“Gólgota”, la cuarta novela del joven escritor Leonardo Oyola (Buenos Aires, 1973), no es una novela sobre malos y buenos que les ganan. Porque los “buenos” combaten a los malos según el momento. Porque al final nadie sale vencedor, salvo la muerte (que cultiva en ambos bandos), y su agente comercial la violencia (“La reina de reinas no es la madre de Cristo. No es la virgen. La reina de reinas acá y en todas partes es y será la violencia. Porque esa sí es madre… de todos los males”). Es en todo caso una novela de contrarios, de un policía solitario a punto de jubilarse (Lagarto) que siempre creyó en lo que está haciendo, aunque a veces eso implique jugar sucio, incluso fabricar pruebas, y que siente un deber de padre protector hacia el otro policía (Calavera), joven instalado en la treintena que a base de esfuerzo logró salir de la opresión de las calles de Villa Scasso, donde de seguro estaría condenado a ser uno de los otros, uno de los matones de los Pibes, y que contrariamente a Lagarto tiene un hogar con una familia que le espera.
La policía no se mete con los pibes, los pibes se mantienen en su zona. Una hija muere desangrada por un aborto clandestino en los brazos de su madre, y la madre se suicida. ¿Qué tiene que ver lo uno con lo otro? Pues que este último es un incidente que lleva a reabrir la guerra “patas negras”, “azules” o “policías” versus Pibes de Villa Scasso o delincuentes. Como correa de transmisión actuará el propio Calavera, que se convierte en vengador, justiciero, o juez y parte en esta guerra que él desata y en la que sucumbe. Su particular gólgota como no podría ser de otra manera está en Villa Scasso.
La verdad es que al lector no le salpica mucha sangre. En su mayor parte corre por dentro, por los canales de los sentimientos de Calavera, que se desbordan ante el acontecimiento que le toca de plano, la muchacha muerta bien podría haber sido su hija de haber mediado otras circunstancias entre él y la madre de aquella que fuera su antigua novia. También por los canales de los sentimientos de Lagarto, que pierde lo más parecido a un hijo y al que las reglas del honor obligan a lavar con otra sangre la de su compañero. Bueno, algo de sangre sí que hay.

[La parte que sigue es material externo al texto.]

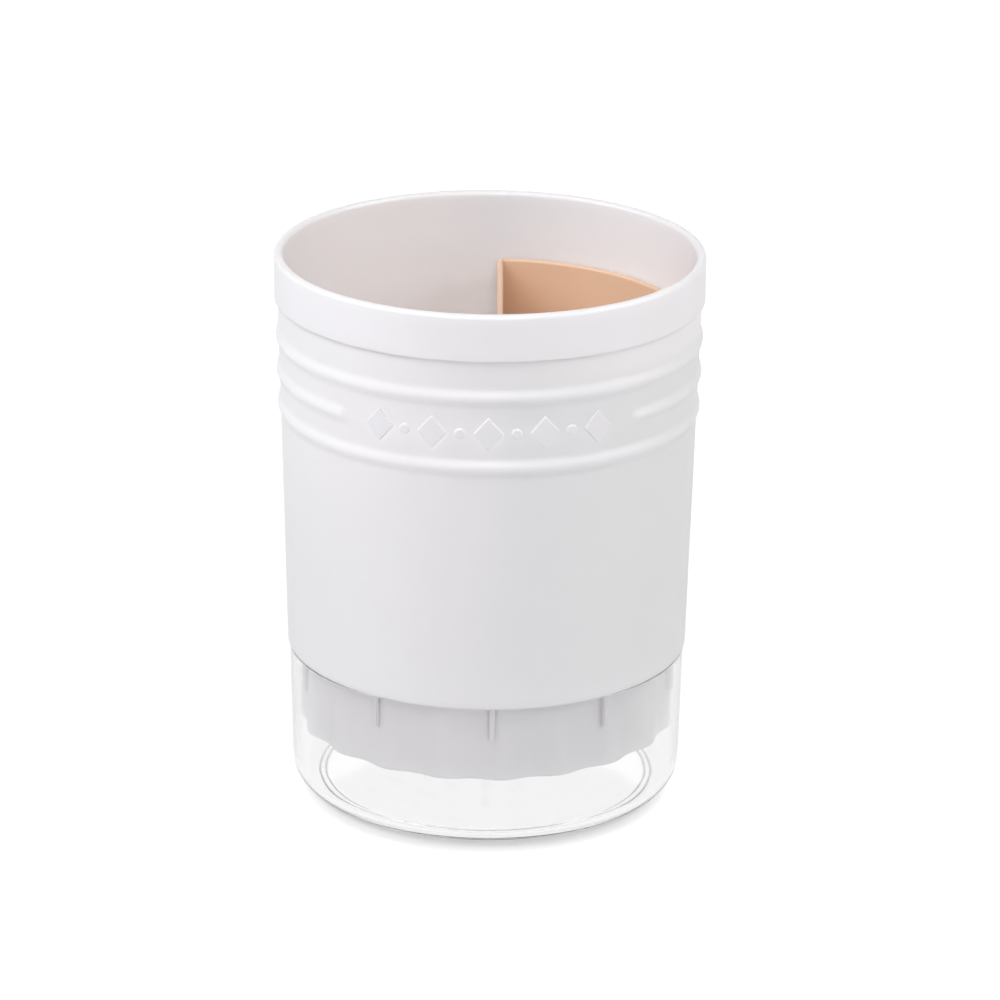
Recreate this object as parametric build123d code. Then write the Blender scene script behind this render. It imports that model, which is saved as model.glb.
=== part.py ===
from build123d import *
from math import cos, radians, sin, tan
import os

# Round chopstick holder: a drained cup standing in a clear drip base, with a lift-out divider.
# Millimetres, +Z up. The origin is the centre of the base's underside, on the cup's axis.
# The cup's front, with its ornament, faces -Y. Angles about the axis are measured from the front
# towards +X.

# ---- Cup: overall
total_height = 157.0
rim_radius = 60.0
seam_height = 42.3          # underside of the ledge, which rests on the base's rim
wall_draft = 1.35           # degrees, the wall widens upwards
wall = 2.0
seam_edge_radius = 0.35
collar_height = 13.0
collar_step = 0.9           # how far the collar stands out of the wall at its lower edge
collar_edge_radius = 0.25
lip_roundness = 0.95        # 1 rounds the rim's lip to a full half circle

# ---- Cup: raised beads round the outside
bead_count = 3
bead_drop = 10.75           # from the collar's lower edge to the uppermost crest
bead_pitch = 10.0
bead_width = 5.6
bead_rise = 1.0
broken_bead = 1             # index from the top; this one stops short of the ornament
bead_gap_half_angle = 43.5

# ---- Cup: ornament in the gap of the broken bead
ornament_rise = 0.7
ornament_sink = 1.0         # how far its solids reach into the wall
lozenge_count = 5
lozenge_height = 9.6
lozenge_width = 8.4
lozenge_pitch_angle = 15.0
dot_radius = 1.5

# ---- Cup: skirt that drops into the base
skirt_length = 22.4         # from the seam down
ledge_width = 4.1           # from the wall's outside in to the skirt's mean radius
skirt_wall = 1.7
flute_count = 20
flute_depth_bottom = 0.7    # half the ripple, at the bottom edge
flute_depth_top = 0.15
flute_angle = 5.0           # where a crest stands
points_per_flute = 8
skirt_edge_radius = 0.5
shoulder_height = 1.0       # the inside slope starts this far above the seam
shoulder_rise = 2.0         # and climbs this far from the skirt out to the wall
fin_count = 10
fin_angle = 1.8
fin_width = 1.6
fin_length = 10.2
fin_clearance = 0.15        # to the base's bore, at the fin's lower end

# ---- Drain floor: rings of radial slots
cup_floor = 2.0
slot_width = 2.4
slot_length = 9.0
slot_ring_radius = 12.5
slot_ring_pitch = 12.6
slot_ring_count = 3
slots_in_first_ring = 8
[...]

Si en la novela negra convencional la acción apunta ahí mismo, a la acción, partiendo de un fuerte nudo que poco a poco hay que desatar con constantes avances y retrocesos en el proceso, o sea, manteniendo la tensión, en esta novela negra-social, el nudo y el peso de la acción lo soportan los sentimientos, siempre contradictorios entre sí, de cada uno de los dos policías: El mayor ya lo hemos dicho, que cree en lo que hace pero que a veces se tiene que plantear si eso es lo correcto, que hubiera deseado con todas sus fuerzas una familia a quien querer (nada más lejos del policía arquetípico de novela negra convencional). Eso sí, como un policía de esos que hablamos, también empina el codo (aunque solo en el bar en cuyo espejo roto se refleja su figura; en el “Tenéme al chico” (Es irónico que un espejo hecho mierda te muestre en verdad quien sos”, su familia de barra en el barrio de Atalaya, una historia colateral que infla con mucho tino al personaje Lagarto. El joven, no es un novato (“Calavera había perdido la cuenta de los tiroteos en los que había intervenido”), sino un luchador curtido antes de la policía, en la ley de los suburbios, pero que siente que ha traicionado a su gente, no a los delincuentes, sino a la gente humilde y sencilla que lucha por sobrevivir con el fruto de su trabajo y con la que el padre Gregorio (“Un gallego de otro planeta que hace su obra social en Scasso”) lucha también. Su figura no se refleja en el espejo roto de ningún bar, sino en la figura de Kuryaki, otro de los Masters del Universo. Gran acierto por parte del autor el introducir esta especie de cuña informativa sobre esta serie de dibujos animados, que se nos desvelan al principio del capítulo “La corona de espinas"; ahí entendemos el porqué de los apodos.
Los modismos y giros están bien usados, vienen colocados de forma que uno no necesita un diccionario de argentinismos, sino que por el contexto deducirá el significado de cada uno de ellos. Y por último añadir que si bien el lector acaba el primer capítulo de la novela confundido, es decir este capítulo no le aclara lo que debe esperar, y hasta bien avanzada la novela no sabrá que está inmerso en un flashback, la novela es de fácil lectura, lo que no quiere decir una novela fácil. Como tampoco es fácil la lucha entre esos verbos que los que aprenden español confunden en uno solo: ser y estar, y que son la esencia de esta más que recomendable obra.